Этика, требуя терпимости к любым религиям, ожесточенно восставала против тех католиков и протестантов, что убивали еретиков. Просвещение упразднило пытки, часто – при протестах церковных кругов. Вернув разуму автономию в установлении нравственных правил, просветители, сами того не зная, чаще всего брали напрокат христианское духовное богатство. Они рационализировали христианство – и христианизировали разум. Их добродетели восходили к Нагорной проповеди, но только как поверхностное учение о пользе и счастье, с исключением всего героического и гениального. Просветители отвергли пуританское осуждение безобидных радостей жизни.
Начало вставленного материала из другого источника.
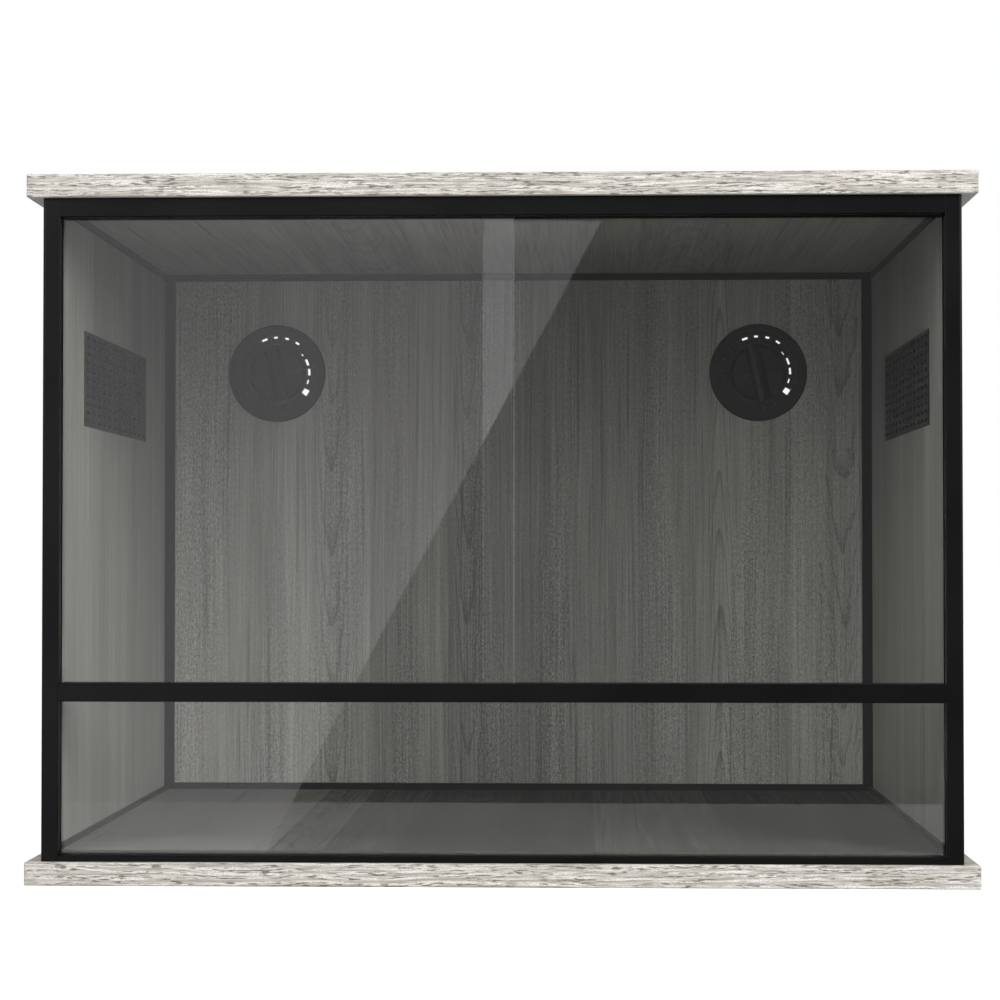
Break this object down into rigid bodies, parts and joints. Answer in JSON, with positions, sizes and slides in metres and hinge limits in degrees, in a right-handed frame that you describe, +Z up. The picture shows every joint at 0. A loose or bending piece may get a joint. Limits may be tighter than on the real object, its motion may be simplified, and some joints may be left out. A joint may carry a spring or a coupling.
{
  "type": "reptile terrarium",
  "caption": "Front-opening reptile terrarium: black profile frame between two pale wood boards, sliding glass doors over a fixed glass, round back vents and slotted side vents.",
  "frame": {"origin": "centre of the base board's underside", "axes": "+X to the right seen from the doors, +Y to the back, +Z up; the doors face -Y"},
  "size_m": [0.61, 0.457, 0.457],
  "materials": {
    "board_laminate": "whitewashed oak laminate, matt",
    "panel_laminate": "dark grey wood-grain laminate, satin",
    "frame_profile": "satin black coating",
    "track_plastic": "black extruded plastic",
    "clear_glass": "clear float glass, ground edges",
    "seal_rubber": "black rubber",
    "vent_plastic": "moulded black plastic, satin",
    "fixing_steel": "zinc-plated steel"
  },
  "bodies": {
    "case": {"top_board": "board_laminate", "base_board": "board_laminate", "ceiling_liner": "panel_laminate", "floor_panel": "panel_laminate", "left_side_panel": "panel_laminate", "right_side_panel": "panel_laminate", "back_panel": "panel_laminate", "front_left_stile": "frame_profile", "front_right_stile": "frame_profile", "rear_left_post": "frame_profile", "rear_right_post": "frame_profile", "front_top_rail": "frame_profile", "front_mid_rail": "frame_profile", "front_bottom_rail": "frame_profile", "left_top_rail": "frame_profile", "right_top_rail": "frame_profile", "rear_top_rail": "frame_profile", "left_bottom_rail": "frame_profile", "right_bottom_rail": "frame_profile", "rear_bottom_rail": "frame_profile", "upper_door_track": "track_plastic", "lower_door_track": "track_plastic", "lower_glass": "clear_glass", "lower_glass_gasket": "seal_rubber", "left_side_vent": "vent_plastic", "right_side_vent": "vent_plastic", "left_vent_housing": "vent_plastic", "left_vent_back_cap": "vent_plastic", "right_vent_housing": "vent_plastic", "right_vent_back_cap": "vent_plastic", "base_screws": "fixing_steel", "top_locating_pins": "fixing_steel", "front_rail_pins": "fixing_steel"},
    "left_door": {"left_door_glass": "clear_glass"},
    "right_door": {"right_door_glass": "clear_glass"},
    "left_shutter": {"left_vent_shutter": "vent_plastic"},
    "right_shutter": {"right_vent_shutter": "vent_plastic"}
  },
  "joints": [
    {"name": "left_door_slide", "type": "slide", "parent": "case", "child": "left_door", "axis": [1, 0, 0], "range_m": [0, 0.28]},
    {"name": "right_door_slide", "type": "slide", "parent": "case", "child": "right_door", "axis": [1, 0, 0], "range_m": [-0.277, 0]},
    {"name": "left_vent_twist", "type": "hinge", "parent": "case", "child": "left_shutter", "pos_m": [-0.196, 0.217, 0.36], "axis": [0, 1, 0], "range_deg": [0, 9]},
    {"name": "right_vent_twist", "type": "hinge", "parent": "case", "child": "right_shutter", "pos_m": [0.196, 0.217, 0.36], "axis": [0, 1, 0], "range_deg": [0, 9]}
  ]
}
Наступил удобный светский век, эпоха обывательства с девизом: «Живи и дай жить другим». Его мещанство не ощущалось, ибо за него приходилось героически биться с умирающим духом прежнего времени, и по сравнению с предшествующей жестокостью и нетерпимостью новая эпоха воспринималась как неслыханное освобождение. Сегодня легко посмеиваться над скучной рациональностью и дешевым комфортом, явившимся на смену ортодоксии. Но Просвещение означало огромный прогресс в восстановлении личных нравственных норм, невероятно важных, но ушедших из официального христианства. Тому, кто пренебрежительно относится к сухой морали просветителей, лучше охладить свой пыл и вспомнить, сколь жутким стал итог забвения морали в пользу навязчиво-невротического, чисто интеллектуального благочестия, сведенного к ритуалу; и не следует забывать, сколь огромное значение в проповеди Иисуса имеет претворение в жизнь братской любви. Просветители поняли то, чего ортодоксия никогда не могла постичь: почему Иисус на вопрос о достижении вечной жизни (Лк. 10:25) ответил не системой догм, а притчей о милосердном самаритянине. Конечно, дела любви более сухи, менее поэтичны и чувственны, чем покаянная борьба, драматические мифы об адских мучениях и мистерии, потрясающие до глубины души своей глубочайшей символикой. При этом нельзя не отметить, что возникновение нового эвдемонизма и утилитаризма не могло удовлетворить глубокие притязания.